== Exercise directions ==
Below this line is the material. Write out only its lines from the one containing "Keep writing the Blender" through the one containing "return Vector((boot.ankle +", both kept, exactly.

* BEGIN *

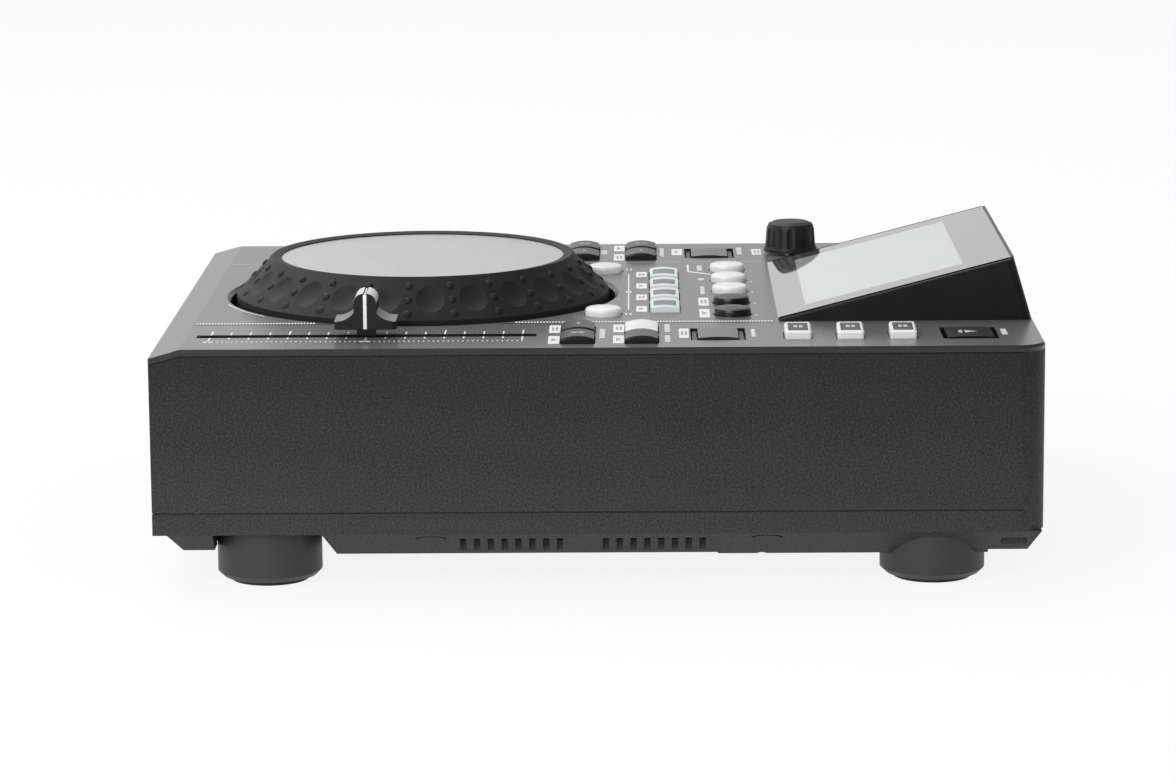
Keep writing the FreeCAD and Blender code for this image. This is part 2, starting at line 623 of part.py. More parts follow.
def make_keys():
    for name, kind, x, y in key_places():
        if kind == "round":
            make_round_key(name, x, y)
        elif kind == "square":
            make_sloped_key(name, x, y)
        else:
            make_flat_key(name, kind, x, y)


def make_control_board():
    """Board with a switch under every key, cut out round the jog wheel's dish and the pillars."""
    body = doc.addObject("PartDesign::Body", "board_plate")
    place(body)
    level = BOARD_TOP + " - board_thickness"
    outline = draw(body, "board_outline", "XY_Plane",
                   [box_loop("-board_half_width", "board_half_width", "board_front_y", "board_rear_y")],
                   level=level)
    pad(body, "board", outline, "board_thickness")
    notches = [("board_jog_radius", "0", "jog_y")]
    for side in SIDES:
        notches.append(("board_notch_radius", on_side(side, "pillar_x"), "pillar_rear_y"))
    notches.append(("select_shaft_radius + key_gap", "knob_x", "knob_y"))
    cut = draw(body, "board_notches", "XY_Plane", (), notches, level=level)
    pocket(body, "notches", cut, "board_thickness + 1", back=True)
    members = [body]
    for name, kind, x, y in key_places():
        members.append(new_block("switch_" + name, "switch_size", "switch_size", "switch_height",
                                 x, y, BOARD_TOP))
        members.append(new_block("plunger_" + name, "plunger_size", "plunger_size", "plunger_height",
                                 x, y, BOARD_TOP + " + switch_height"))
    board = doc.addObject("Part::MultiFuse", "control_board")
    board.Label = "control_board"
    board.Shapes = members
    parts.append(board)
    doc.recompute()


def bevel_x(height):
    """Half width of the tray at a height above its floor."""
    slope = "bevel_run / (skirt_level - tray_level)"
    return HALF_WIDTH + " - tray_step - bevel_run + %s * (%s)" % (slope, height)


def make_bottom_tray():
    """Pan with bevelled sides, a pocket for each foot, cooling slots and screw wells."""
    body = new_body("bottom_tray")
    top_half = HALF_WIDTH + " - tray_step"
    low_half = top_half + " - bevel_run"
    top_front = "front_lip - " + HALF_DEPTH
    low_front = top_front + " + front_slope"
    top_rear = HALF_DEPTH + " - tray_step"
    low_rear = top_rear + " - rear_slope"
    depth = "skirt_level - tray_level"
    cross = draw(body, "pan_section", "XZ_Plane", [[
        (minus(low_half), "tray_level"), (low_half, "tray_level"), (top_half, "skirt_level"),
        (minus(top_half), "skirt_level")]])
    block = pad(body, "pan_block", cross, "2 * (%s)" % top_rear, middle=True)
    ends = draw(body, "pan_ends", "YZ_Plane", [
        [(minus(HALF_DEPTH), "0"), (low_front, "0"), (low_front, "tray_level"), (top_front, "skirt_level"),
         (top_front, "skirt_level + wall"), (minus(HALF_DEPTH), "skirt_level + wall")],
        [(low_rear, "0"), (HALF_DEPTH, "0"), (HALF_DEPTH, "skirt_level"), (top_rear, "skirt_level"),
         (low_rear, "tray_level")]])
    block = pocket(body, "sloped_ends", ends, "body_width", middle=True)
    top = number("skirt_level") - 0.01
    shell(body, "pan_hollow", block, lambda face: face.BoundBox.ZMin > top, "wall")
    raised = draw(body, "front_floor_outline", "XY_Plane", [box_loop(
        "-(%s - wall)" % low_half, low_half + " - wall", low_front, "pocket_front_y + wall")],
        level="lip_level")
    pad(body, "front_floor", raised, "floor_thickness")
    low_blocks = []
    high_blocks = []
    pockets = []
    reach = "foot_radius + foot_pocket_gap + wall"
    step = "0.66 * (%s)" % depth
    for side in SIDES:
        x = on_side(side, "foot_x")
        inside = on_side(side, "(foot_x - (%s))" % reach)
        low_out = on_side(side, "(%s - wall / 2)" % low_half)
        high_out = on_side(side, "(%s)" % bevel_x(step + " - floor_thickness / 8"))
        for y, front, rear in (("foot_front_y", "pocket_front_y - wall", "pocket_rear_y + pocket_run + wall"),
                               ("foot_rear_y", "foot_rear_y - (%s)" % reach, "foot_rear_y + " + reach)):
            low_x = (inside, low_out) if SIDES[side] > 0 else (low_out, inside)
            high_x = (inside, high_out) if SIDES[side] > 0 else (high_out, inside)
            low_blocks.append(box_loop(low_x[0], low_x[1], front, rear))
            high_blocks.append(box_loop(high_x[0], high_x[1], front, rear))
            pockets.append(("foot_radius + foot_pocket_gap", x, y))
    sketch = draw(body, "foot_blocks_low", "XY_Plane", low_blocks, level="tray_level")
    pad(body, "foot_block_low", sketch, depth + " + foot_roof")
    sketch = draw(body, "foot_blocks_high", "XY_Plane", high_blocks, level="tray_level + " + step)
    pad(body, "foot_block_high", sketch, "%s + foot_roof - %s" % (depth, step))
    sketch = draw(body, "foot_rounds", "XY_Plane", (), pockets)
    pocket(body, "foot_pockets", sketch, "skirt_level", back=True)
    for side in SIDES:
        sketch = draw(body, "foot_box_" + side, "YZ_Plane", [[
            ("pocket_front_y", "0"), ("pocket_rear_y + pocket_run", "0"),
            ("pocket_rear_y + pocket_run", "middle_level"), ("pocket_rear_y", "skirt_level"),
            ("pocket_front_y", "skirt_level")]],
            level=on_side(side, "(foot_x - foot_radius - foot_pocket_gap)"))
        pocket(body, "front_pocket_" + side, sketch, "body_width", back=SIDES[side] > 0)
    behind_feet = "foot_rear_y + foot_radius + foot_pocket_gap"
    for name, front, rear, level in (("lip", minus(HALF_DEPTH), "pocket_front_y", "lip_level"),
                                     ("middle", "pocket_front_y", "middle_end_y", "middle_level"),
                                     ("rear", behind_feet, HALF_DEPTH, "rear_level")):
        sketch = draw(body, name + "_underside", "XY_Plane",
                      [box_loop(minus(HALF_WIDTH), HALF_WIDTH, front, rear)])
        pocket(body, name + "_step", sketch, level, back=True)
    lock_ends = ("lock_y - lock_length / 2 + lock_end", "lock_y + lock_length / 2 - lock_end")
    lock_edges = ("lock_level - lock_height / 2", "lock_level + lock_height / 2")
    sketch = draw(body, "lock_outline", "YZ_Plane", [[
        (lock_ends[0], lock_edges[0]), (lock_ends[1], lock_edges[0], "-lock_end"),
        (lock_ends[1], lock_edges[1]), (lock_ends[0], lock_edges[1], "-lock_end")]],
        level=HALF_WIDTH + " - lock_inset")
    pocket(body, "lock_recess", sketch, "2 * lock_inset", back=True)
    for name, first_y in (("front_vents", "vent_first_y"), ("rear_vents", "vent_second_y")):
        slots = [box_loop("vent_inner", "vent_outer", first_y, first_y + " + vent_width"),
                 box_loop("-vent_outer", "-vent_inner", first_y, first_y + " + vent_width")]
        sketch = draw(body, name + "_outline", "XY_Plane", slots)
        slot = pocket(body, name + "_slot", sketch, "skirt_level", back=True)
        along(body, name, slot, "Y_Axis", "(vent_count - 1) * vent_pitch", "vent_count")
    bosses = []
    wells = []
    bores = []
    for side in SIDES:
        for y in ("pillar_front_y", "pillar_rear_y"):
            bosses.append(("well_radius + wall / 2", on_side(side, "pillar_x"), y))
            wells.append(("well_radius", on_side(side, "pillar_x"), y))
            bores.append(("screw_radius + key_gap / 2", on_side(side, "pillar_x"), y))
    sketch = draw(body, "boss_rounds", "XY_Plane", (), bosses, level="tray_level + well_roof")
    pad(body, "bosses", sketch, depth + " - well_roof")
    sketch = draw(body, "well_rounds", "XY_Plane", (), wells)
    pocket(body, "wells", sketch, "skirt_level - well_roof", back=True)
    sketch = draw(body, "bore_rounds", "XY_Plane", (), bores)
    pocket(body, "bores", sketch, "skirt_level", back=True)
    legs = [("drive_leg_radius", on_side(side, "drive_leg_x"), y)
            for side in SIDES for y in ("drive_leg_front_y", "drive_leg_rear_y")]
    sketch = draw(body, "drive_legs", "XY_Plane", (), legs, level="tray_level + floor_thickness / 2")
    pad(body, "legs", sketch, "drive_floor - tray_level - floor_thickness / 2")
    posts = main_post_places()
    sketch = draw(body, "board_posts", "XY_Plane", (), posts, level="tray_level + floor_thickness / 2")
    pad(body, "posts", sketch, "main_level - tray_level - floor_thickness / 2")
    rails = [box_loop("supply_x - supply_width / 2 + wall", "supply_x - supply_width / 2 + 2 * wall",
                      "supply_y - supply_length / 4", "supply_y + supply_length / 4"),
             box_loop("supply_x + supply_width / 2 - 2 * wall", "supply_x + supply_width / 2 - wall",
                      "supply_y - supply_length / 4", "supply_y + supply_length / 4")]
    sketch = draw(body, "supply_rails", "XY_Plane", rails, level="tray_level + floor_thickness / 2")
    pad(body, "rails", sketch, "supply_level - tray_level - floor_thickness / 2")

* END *
* BEGIN *

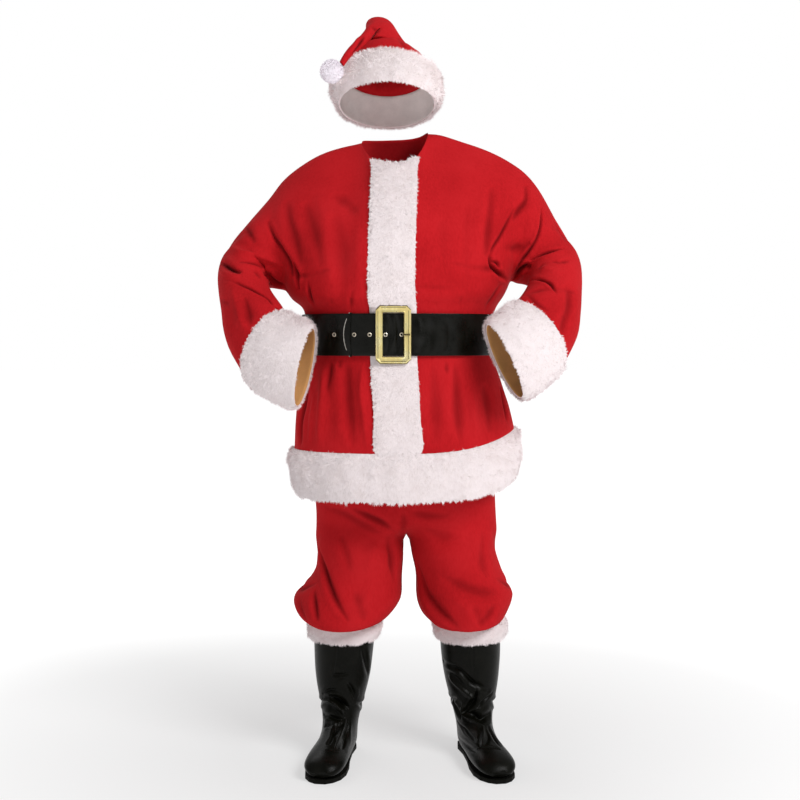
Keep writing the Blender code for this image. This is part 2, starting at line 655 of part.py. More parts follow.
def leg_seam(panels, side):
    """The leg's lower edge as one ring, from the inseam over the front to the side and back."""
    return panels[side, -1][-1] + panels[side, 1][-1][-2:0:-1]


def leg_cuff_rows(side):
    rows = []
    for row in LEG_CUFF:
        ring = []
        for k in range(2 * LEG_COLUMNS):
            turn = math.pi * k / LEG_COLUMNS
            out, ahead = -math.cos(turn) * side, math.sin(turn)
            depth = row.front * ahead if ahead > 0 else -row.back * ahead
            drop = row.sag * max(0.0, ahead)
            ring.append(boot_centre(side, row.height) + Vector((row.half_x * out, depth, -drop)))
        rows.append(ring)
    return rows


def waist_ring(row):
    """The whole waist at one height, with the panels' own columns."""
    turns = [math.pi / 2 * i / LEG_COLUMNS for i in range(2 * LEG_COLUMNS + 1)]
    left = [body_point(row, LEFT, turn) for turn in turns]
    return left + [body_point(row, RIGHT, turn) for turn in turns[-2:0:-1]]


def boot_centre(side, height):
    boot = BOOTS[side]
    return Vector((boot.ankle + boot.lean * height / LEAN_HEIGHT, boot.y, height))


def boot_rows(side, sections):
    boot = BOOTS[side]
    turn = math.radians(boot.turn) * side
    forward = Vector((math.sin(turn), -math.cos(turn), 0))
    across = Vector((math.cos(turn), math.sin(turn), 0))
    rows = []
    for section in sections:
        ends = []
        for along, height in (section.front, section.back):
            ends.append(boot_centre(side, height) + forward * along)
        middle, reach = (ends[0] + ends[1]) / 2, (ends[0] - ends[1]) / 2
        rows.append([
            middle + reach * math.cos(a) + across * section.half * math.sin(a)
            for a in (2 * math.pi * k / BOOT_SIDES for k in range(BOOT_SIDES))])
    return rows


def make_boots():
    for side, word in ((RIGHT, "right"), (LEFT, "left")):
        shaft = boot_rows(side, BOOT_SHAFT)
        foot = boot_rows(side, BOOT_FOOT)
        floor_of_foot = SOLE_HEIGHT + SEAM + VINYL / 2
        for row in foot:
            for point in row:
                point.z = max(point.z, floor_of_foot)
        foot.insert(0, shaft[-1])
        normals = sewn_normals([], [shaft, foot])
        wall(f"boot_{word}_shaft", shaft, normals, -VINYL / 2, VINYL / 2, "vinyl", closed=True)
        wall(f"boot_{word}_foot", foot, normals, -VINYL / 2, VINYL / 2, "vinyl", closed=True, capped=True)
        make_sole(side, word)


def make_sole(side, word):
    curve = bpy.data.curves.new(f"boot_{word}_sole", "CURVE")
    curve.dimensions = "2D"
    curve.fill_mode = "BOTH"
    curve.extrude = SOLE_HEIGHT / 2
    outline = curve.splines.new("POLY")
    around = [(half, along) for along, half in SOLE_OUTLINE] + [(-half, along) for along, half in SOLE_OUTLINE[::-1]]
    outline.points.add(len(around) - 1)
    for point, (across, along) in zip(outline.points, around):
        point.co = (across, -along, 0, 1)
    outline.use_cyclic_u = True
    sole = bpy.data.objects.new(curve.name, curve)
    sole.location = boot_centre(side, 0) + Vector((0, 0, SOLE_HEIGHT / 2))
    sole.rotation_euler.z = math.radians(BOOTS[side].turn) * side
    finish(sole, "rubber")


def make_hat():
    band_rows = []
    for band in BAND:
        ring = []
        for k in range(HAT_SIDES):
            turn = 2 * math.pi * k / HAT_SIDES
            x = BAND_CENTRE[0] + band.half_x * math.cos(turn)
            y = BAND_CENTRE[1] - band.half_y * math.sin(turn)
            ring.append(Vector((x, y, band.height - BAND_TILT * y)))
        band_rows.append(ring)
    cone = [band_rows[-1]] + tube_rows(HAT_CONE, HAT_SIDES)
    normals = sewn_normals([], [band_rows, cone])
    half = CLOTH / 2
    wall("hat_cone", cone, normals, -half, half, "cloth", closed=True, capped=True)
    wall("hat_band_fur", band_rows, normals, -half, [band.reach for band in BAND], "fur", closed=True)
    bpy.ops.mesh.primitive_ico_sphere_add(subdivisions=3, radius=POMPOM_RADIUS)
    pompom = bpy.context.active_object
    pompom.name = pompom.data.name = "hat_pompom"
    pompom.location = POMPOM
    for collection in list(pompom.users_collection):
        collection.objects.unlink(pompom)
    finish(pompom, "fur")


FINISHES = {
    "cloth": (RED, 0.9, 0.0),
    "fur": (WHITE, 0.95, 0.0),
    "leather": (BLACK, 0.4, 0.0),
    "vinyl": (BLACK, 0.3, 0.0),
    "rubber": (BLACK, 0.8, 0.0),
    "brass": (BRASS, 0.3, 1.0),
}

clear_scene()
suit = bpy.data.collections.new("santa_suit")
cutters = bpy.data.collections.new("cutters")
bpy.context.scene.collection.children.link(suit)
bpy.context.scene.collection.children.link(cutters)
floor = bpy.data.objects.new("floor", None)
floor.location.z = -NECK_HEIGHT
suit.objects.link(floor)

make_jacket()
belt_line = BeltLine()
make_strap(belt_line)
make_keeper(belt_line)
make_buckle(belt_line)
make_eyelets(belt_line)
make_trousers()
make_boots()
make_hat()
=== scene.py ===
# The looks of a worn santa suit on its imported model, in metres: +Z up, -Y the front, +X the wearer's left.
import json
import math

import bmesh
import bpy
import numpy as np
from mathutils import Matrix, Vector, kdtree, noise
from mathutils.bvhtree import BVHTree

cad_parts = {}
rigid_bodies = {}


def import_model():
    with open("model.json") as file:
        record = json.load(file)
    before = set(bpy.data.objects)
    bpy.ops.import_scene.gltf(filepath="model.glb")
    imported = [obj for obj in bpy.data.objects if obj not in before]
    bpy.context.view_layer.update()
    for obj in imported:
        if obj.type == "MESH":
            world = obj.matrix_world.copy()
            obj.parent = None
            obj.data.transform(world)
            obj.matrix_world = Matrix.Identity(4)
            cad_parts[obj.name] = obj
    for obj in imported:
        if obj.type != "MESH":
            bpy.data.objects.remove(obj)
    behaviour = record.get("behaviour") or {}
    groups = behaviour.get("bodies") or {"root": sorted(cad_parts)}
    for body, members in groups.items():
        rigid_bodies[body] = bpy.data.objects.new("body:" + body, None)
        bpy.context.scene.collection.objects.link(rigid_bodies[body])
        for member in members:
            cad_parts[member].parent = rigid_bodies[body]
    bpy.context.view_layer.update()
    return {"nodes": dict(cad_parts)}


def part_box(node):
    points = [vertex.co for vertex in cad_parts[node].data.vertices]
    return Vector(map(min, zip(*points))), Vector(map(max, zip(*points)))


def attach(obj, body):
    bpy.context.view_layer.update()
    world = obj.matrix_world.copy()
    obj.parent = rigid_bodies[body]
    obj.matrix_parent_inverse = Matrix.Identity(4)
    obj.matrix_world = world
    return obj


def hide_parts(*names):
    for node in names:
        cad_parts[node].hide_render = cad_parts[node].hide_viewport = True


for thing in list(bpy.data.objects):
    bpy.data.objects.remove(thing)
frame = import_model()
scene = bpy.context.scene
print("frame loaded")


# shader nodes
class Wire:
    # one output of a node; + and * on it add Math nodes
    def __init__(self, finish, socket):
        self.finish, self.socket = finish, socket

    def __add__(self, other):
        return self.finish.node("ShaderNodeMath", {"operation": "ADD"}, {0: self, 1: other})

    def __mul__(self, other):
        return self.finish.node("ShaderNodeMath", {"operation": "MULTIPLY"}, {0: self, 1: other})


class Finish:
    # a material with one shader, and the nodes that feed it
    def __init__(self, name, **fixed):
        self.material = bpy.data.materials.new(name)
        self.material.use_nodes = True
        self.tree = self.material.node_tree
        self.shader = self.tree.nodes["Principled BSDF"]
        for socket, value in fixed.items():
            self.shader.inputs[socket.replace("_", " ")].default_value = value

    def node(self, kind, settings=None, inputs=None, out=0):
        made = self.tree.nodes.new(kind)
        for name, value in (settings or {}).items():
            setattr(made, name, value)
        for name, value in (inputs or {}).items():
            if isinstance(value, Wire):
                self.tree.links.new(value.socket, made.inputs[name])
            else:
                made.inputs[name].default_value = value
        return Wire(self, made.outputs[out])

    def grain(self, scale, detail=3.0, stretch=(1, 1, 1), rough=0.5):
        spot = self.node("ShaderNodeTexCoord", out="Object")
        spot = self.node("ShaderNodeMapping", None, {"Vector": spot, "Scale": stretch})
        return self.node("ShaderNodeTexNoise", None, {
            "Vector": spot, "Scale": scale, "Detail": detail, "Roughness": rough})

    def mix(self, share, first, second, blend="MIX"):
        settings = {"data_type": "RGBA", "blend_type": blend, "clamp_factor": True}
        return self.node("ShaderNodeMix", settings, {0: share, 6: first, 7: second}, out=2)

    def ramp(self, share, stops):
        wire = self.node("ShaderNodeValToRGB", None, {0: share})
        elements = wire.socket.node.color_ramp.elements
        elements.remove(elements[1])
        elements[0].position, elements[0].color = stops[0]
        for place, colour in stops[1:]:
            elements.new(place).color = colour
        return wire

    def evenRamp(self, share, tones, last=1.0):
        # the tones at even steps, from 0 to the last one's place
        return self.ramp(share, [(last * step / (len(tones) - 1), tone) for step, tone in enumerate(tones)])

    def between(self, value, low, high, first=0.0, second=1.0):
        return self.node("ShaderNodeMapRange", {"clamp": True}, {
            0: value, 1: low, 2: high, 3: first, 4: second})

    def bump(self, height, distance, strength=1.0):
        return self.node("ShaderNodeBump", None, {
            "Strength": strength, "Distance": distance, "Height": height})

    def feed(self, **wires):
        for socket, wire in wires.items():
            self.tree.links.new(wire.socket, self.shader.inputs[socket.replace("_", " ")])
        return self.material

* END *

== Task answer ==
Keep writing the Blender code for this image. This is part 2, starting at line 655 of part.py. More parts follow.
def leg_seam(panels, side):
    """The leg's lower edge as one ring, from the inseam over the front to the side and back."""
    return panels[side, -1][-1] + panels[side, 1][-1][-2:0:-1]


def leg_cuff_rows(side):
    rows = []
    for row in LEG_CUFF:
        ring = []
        for k in range(2 * LEG_COLUMNS):
            turn = math.pi * k / LEG_COLUMNS
            out, ahead = -math.cos(turn) * side, math.sin(turn)
            depth = row.front * ahead if ahead > 0 else -row.back * ahead
            drop = row.sag * max(0.0, ahead)
            ring.append(boot_centre(side, row.height) + Vector((row.half_x * out, depth, -drop)))
        rows.append(ring)
    return rows


def waist_ring(row):
    """The whole waist at one height, with the panels' own columns."""
    turns = [math.pi / 2 * i / LEG_COLUMNS for i in range(2 * LEG_COLUMNS + 1)]
    left = [body_point(row, LEFT, turn) for turn in turns]
    return left + [body_point(row, RIGHT, turn) for turn in turns[-2:0:-1]]


def boot_centre(side, height):
    boot = BOOTS[side]
    return Vector((boot.ankle + boot.lean * height / LEAN_HEIGHT, boot.y, height))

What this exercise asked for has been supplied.